Photo Credit: History of Soccer
As concerns over global temperatures continue to escalate and governments become more environmentally conscious, sustainability has climbed the ladder of importance for event organisers. Coordinators of large-scale occasions such as sporting events and festivals now need to consider the environmental consequences these grand spectacles will have on society.
At the beginning of 2020, the host nation of the 2022 Fifa™ World Cup, Qatar, announced its sustainability strategy for the tournament, promising the first-ever carbon-neutral World Cup. The Sustainability Strategy for the 2022 World Cup was set out with the aim of building a sustainable legacy, whilst also contributing to the UN’s Sustainable Development Goals and Qatar’s 2030 development targets.

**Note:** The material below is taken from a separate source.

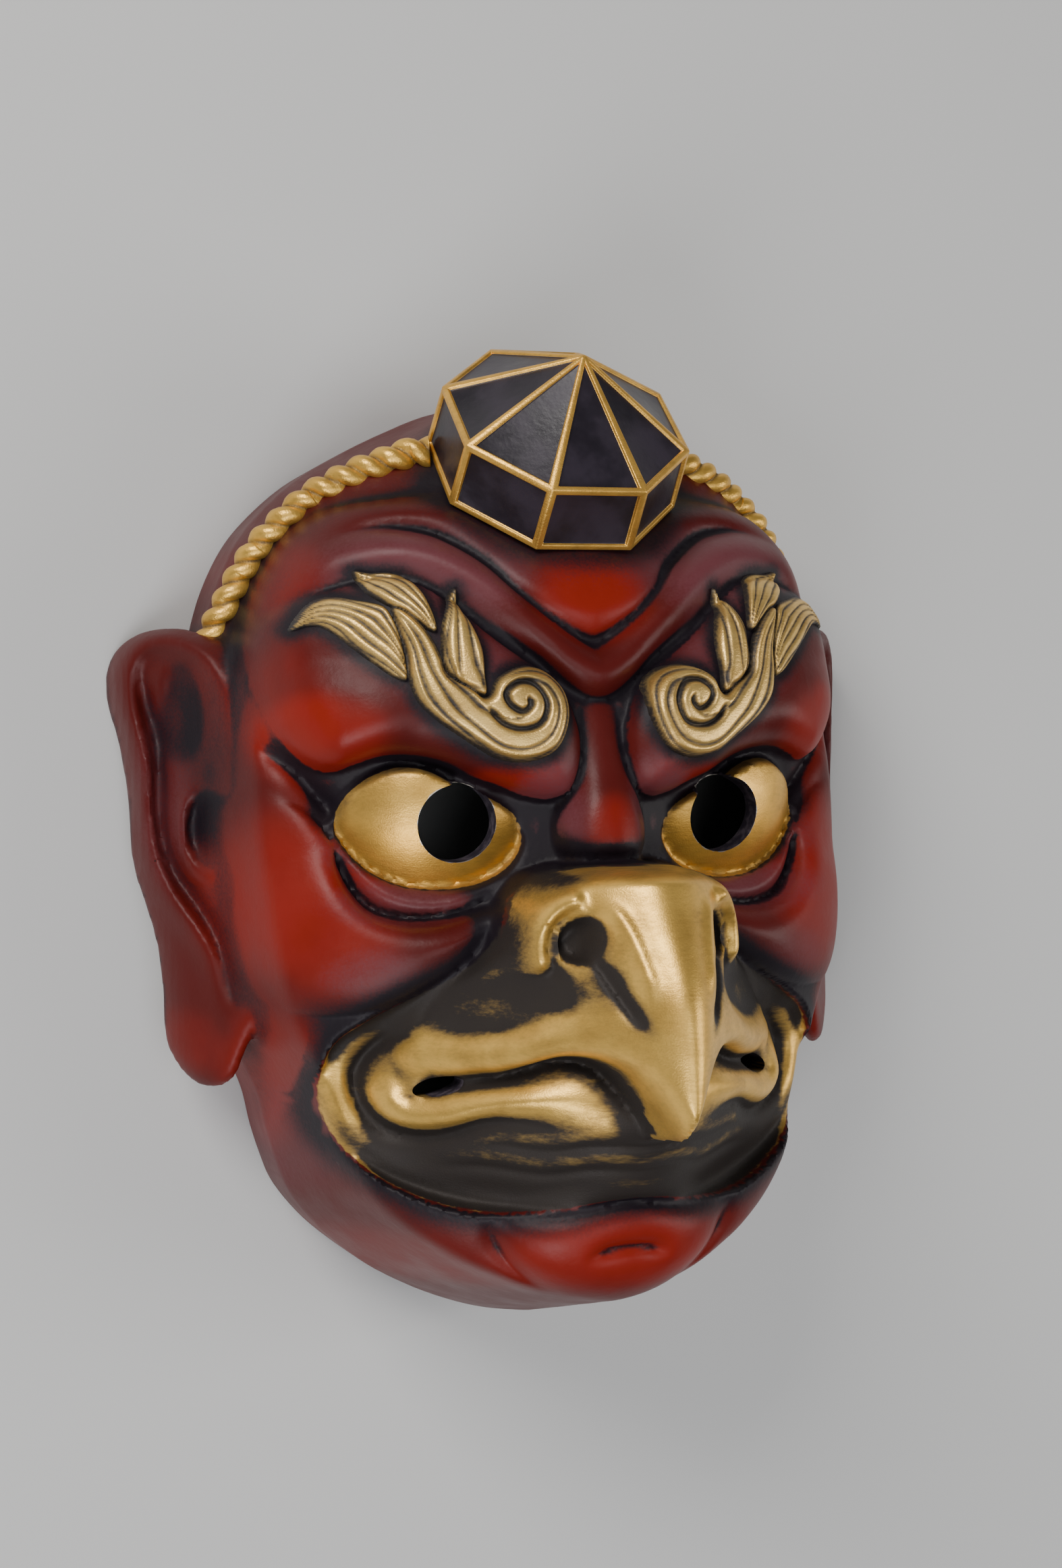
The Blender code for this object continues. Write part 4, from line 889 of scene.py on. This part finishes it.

Despite the good intentions set out by Qatar and Fifa, there have been many questions about how achievable a carbon-neutral World Cup situated in the Gulf desert peninsula really is. In June 2021, Fifa published a report that detailed forecasts of 3.6m tonnes of carbon dioxide to be produced throughout the international football festival, 1.5m tonnes greater than what was produced at the previous World Cup in Russia. However, organisers remain optimistic about delivering an environmentally friendly tournament.
So, how is this World Cup working on sustainability?
Qatar has set out the following plans in the build-up to the 2022 highly anticipated tournament, hoping to achieve the first carbon-neutral contest ever.
1. Compact Infrastructure
The upcoming World Cup in Qatar has uniquely positioned itself as a compact tournament, not only benefiting the travel time for both supporters and teams but also reducing the overall release of carbon emissions throughout the tournament. Out of the 32 teams attending this year’s World Cup, 24 teams are within a 10-kilometre radius of the capital city, Doha. All eight stadiums created for this year’s tournament are located in Doha, dramatically reducing transport carbon emissions.
2. Stadium Recycling
Throughout the construction of the eight host stadiums, the sites collectively rerouted 79% of solid waste from landfill to be reused or recycled. The Al Janoub Stadium is one of the most successful arenas to positively move waste to recycling, with 90% of construction waste being recycled. The stadiums have also implemented recycling systems for fans during match days to help reduce waste.
3. Green Legacy
To establish a ‘green legacy’ after the 2022 World Cup for future generations, organisers set out to plant trees around the vicinity of the various host stadiums, as well as create an 880,000m² green space to help increase the country’s biodiversity. Further advancements on these targets were announced in 2021, with Qatar announcing plans to plant at least 1 million trees before the competition. This goal is in line with their promise of planting 10 million trees by 2030, supporting the Middle East Green Initiative established by Saudi Arabia in October 2021.
4. Sourcing Sustainably
The organising body of the 2022 Fifa™ World Cup, The Supreme Committee for Delivery & Legacy (SC), created a Sustainable Sourcing Code along with Fifa. These rules and regulations were established to ensure sustainable sourcing procedures were carried out by all suppliers and sponsors involved in the competition. Sustainable procurement throughout all supply chains were outlined within the initiatives, assisting the overall goal of a carbon-neutral tournament.
Learn more about the sustainable plans set out in the lead-up to the 2022 Qatar Fifa™ World Cup here.
Have Supporters Been Misled?
Despite Qatar’s claims of a contest with record low carbon emissions, some critics believe the sustainable strategy from both Qatar and Fifa is still not enough. Although there are environmental advantages to this year’s tournament such as travel reductions, there are accusations that labelling this World Cup as carbon-neutral could be misleading.
A recent report from the non-profit organisation Carbon Market Watch has been very critical of the organiser’s claims of ‘carbon-neutral’ as to good to be true, counteracting some of the environmental claims made around emissions and energy usage. Read the full report to find out more.
As the tournament kicks off this week, the question as to whether or not this World Cup is truly sustainable will hopefully be answered.